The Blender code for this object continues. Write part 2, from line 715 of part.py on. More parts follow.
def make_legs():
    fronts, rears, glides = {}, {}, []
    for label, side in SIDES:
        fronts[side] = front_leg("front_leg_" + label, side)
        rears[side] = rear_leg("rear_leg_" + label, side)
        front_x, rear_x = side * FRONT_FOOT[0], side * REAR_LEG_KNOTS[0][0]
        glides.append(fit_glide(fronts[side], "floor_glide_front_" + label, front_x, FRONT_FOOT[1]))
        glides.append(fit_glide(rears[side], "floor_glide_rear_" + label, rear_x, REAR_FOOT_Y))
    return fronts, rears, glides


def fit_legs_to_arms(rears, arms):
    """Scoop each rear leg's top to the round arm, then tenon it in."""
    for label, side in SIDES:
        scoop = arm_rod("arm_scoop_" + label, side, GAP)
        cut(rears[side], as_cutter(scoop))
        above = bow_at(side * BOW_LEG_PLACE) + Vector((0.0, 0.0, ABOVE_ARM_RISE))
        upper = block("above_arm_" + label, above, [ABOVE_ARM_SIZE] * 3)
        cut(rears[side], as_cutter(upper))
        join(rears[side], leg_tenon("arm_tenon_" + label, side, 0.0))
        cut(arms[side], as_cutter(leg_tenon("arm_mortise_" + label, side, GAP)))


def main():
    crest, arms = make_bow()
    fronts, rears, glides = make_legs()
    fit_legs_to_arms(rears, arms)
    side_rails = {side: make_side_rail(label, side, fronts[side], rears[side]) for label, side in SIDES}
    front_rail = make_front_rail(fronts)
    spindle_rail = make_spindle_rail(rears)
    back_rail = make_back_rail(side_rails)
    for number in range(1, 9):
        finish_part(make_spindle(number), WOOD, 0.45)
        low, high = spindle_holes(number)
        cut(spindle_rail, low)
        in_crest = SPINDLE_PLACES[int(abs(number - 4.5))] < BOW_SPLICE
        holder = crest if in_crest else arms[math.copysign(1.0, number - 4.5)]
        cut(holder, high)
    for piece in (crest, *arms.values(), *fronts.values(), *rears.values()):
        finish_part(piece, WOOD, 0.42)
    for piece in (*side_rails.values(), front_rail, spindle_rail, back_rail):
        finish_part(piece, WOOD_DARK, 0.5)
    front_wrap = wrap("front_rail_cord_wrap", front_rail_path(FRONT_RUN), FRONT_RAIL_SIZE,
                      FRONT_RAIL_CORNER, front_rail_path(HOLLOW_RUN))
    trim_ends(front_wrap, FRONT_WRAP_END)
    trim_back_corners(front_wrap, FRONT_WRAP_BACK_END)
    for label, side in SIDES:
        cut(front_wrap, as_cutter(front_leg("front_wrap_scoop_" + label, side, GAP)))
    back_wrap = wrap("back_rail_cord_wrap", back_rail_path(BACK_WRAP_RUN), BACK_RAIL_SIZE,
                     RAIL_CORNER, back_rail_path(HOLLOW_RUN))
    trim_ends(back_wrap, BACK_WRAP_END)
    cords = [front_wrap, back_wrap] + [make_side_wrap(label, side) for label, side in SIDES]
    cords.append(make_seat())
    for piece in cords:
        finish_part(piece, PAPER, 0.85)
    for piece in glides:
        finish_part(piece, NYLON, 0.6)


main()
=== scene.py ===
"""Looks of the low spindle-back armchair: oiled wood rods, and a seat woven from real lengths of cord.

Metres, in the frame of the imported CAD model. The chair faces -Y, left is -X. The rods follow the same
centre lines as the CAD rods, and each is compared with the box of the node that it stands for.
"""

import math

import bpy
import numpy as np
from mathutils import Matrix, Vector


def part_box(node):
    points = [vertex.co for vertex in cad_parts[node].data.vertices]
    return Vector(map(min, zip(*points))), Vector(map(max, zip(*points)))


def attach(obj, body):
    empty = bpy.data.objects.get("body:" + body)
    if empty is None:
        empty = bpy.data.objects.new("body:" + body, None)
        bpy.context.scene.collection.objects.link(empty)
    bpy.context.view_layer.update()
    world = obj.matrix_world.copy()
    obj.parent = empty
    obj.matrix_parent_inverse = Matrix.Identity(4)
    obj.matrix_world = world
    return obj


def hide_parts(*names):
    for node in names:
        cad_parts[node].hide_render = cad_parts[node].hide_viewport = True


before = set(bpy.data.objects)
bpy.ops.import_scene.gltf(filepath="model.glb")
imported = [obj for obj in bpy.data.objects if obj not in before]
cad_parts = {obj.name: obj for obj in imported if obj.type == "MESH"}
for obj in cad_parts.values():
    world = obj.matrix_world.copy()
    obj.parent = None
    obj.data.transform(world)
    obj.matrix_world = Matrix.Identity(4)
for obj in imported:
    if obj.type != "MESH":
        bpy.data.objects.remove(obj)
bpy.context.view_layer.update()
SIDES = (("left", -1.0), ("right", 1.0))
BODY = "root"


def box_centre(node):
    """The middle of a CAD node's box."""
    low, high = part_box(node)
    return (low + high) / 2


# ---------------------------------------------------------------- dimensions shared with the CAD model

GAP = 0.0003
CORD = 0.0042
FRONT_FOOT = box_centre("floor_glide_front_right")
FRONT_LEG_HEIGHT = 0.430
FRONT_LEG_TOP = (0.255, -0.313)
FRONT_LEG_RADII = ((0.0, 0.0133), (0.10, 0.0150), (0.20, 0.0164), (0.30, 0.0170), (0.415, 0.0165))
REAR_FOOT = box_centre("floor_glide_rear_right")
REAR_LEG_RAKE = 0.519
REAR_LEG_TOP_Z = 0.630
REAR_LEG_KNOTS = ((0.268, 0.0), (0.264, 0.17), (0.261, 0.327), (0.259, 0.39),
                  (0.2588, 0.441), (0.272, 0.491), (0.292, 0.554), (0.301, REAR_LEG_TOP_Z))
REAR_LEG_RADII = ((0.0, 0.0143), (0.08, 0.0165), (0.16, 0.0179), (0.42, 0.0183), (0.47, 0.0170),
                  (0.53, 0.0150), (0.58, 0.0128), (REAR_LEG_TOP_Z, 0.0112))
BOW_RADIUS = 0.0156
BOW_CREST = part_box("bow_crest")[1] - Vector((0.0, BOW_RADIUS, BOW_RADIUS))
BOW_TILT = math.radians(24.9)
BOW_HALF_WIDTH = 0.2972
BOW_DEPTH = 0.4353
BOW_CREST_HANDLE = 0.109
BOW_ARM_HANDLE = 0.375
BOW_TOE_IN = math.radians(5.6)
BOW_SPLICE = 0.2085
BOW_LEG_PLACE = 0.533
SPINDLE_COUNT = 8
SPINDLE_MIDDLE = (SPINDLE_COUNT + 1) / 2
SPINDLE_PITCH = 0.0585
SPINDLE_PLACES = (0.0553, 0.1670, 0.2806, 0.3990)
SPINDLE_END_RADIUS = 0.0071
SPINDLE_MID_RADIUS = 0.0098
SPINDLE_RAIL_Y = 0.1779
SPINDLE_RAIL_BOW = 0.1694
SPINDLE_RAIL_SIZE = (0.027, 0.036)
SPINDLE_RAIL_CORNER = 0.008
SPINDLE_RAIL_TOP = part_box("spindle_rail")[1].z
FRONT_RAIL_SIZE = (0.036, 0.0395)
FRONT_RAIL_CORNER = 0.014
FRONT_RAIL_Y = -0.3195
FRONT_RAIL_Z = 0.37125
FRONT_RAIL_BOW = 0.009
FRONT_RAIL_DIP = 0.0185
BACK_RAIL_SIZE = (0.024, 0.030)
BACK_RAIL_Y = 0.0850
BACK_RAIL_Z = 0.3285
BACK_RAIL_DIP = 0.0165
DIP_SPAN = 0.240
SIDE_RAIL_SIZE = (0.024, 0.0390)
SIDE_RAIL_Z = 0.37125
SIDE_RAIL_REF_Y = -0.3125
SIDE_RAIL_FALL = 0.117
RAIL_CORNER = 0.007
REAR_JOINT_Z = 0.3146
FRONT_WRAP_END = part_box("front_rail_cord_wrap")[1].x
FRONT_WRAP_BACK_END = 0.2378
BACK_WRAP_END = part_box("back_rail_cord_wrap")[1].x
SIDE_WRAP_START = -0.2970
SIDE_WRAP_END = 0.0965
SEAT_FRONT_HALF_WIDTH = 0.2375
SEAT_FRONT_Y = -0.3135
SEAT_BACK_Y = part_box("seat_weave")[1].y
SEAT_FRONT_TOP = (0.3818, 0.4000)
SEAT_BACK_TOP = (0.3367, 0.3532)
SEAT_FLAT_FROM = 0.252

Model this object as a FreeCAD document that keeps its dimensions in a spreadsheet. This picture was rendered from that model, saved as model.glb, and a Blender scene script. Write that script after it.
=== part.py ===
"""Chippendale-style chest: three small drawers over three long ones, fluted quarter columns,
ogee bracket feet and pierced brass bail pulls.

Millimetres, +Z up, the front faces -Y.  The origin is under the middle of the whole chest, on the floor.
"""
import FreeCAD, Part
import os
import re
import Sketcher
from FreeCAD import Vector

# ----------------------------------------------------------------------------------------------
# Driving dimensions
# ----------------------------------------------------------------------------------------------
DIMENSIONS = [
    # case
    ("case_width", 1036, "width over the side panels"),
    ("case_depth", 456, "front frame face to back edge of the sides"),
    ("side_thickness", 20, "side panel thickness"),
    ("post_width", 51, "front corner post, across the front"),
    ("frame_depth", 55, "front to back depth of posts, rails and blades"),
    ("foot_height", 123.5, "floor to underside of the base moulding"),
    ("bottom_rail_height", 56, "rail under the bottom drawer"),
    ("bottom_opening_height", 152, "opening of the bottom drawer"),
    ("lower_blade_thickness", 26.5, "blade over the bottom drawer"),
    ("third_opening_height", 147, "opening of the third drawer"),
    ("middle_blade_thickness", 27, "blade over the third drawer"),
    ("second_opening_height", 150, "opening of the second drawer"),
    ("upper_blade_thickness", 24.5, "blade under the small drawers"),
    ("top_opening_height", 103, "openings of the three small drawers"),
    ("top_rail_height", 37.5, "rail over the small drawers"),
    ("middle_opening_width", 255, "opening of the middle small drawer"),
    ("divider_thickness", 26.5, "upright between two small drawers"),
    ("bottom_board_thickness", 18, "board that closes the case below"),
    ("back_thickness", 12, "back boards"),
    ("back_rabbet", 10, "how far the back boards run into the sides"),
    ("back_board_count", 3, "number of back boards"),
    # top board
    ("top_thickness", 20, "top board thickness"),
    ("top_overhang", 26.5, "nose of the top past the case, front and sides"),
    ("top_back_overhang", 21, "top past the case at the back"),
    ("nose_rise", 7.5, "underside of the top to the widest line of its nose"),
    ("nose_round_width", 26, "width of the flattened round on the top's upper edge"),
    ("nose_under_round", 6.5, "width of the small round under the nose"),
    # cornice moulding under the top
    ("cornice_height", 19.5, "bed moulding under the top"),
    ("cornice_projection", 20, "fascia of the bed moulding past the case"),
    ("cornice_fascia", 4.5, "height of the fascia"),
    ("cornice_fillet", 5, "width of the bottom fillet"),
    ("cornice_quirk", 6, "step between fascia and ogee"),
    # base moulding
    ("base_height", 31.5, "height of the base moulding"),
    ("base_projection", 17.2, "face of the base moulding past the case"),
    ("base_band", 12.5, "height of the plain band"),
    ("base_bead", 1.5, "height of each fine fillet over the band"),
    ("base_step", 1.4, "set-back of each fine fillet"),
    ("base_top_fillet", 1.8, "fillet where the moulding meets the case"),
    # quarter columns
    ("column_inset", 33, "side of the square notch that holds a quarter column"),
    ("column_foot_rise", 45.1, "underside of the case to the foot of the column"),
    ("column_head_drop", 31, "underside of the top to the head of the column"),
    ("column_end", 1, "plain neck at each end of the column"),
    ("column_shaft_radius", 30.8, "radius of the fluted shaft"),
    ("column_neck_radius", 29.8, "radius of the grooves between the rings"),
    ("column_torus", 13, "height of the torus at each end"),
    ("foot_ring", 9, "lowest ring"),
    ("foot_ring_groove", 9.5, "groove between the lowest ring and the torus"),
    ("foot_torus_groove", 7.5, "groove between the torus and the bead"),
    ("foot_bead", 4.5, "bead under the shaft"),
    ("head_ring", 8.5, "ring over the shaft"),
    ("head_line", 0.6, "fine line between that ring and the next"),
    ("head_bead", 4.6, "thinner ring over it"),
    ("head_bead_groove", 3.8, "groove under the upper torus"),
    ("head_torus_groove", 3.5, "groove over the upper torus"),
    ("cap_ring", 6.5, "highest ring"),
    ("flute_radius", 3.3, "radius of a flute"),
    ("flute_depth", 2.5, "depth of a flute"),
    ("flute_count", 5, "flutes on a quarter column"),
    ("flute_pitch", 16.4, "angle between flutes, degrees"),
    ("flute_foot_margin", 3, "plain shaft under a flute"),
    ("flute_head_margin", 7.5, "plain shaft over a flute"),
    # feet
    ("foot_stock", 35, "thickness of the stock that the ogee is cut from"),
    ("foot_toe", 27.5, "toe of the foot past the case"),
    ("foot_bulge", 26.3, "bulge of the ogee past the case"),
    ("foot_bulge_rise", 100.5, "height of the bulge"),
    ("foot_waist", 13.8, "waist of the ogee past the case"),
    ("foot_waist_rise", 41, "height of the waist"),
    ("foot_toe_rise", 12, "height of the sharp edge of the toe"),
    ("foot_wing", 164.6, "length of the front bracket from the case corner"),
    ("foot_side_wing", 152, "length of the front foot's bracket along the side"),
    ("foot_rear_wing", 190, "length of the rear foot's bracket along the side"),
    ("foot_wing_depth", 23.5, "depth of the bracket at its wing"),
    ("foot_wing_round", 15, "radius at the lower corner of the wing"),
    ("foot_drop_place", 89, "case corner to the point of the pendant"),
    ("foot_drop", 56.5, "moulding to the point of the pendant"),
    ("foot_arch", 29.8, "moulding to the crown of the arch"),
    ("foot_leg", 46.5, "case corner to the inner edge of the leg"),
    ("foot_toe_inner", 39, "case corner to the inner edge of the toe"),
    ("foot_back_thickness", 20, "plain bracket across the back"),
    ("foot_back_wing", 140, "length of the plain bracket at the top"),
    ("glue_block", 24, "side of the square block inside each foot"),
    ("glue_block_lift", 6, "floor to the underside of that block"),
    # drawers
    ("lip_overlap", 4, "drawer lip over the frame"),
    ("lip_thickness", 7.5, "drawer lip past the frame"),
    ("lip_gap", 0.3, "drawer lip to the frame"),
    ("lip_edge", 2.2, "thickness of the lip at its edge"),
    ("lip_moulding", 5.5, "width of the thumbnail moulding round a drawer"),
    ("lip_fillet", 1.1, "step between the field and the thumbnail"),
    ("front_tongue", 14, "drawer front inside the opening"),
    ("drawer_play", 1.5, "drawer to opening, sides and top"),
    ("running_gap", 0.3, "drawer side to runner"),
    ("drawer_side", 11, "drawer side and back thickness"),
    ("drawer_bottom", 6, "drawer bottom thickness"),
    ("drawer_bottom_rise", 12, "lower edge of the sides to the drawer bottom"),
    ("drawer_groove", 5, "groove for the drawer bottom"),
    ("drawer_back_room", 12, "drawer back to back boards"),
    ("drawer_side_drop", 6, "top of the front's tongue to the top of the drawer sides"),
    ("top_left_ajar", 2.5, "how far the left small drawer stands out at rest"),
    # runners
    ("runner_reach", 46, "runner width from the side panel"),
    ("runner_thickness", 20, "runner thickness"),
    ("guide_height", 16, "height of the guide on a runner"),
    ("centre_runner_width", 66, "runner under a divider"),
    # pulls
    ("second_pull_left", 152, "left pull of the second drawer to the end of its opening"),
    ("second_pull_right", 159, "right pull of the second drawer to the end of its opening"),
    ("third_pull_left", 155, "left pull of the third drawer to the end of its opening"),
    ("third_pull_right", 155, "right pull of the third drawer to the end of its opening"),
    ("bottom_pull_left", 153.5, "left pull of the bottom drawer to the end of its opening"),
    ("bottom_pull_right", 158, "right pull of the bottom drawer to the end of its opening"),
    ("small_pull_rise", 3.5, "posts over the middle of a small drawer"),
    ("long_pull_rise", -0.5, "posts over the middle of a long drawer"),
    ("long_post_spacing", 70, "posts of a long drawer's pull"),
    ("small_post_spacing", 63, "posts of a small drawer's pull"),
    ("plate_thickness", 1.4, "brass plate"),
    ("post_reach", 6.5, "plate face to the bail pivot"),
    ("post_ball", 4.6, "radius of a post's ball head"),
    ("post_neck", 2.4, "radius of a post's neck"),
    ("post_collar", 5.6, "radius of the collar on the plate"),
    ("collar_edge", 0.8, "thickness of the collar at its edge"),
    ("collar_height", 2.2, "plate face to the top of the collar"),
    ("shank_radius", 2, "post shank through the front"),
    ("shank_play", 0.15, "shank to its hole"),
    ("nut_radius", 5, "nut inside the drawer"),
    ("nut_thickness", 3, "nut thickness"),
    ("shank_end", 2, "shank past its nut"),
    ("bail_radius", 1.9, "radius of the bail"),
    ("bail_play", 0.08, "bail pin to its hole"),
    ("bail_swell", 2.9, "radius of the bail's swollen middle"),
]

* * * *

- [OBJECTIVE]:
Emit only the lines from the one containing "cords = [front_wrap, back_wrap]" through the one containing "import numpy as np", copied exactly.

- [OUTPUT OF THE EXERCISE]:
    cords = [front_wrap, back_wrap] + [make_side_wrap(label, side) for label, side in SIDES]
    cords.append(make_seat())
    for piece in cords:
        finish_part(piece, PAPER, 0.85)
    for piece in glides:
        finish_part(piece, NYLON, 0.6)


main()
=== scene.py ===
"""Looks of the low spindle-back armchair: oiled wood rods, and a seat woven from real lengths of cord.

Metres, in the frame of the imported CAD model. The chair faces -Y, left is -X. The rods follow the same
centre lines as the CAD rods, and each is compared with the box of the node that it stands for.
"""

import math

import bpy
import numpy as np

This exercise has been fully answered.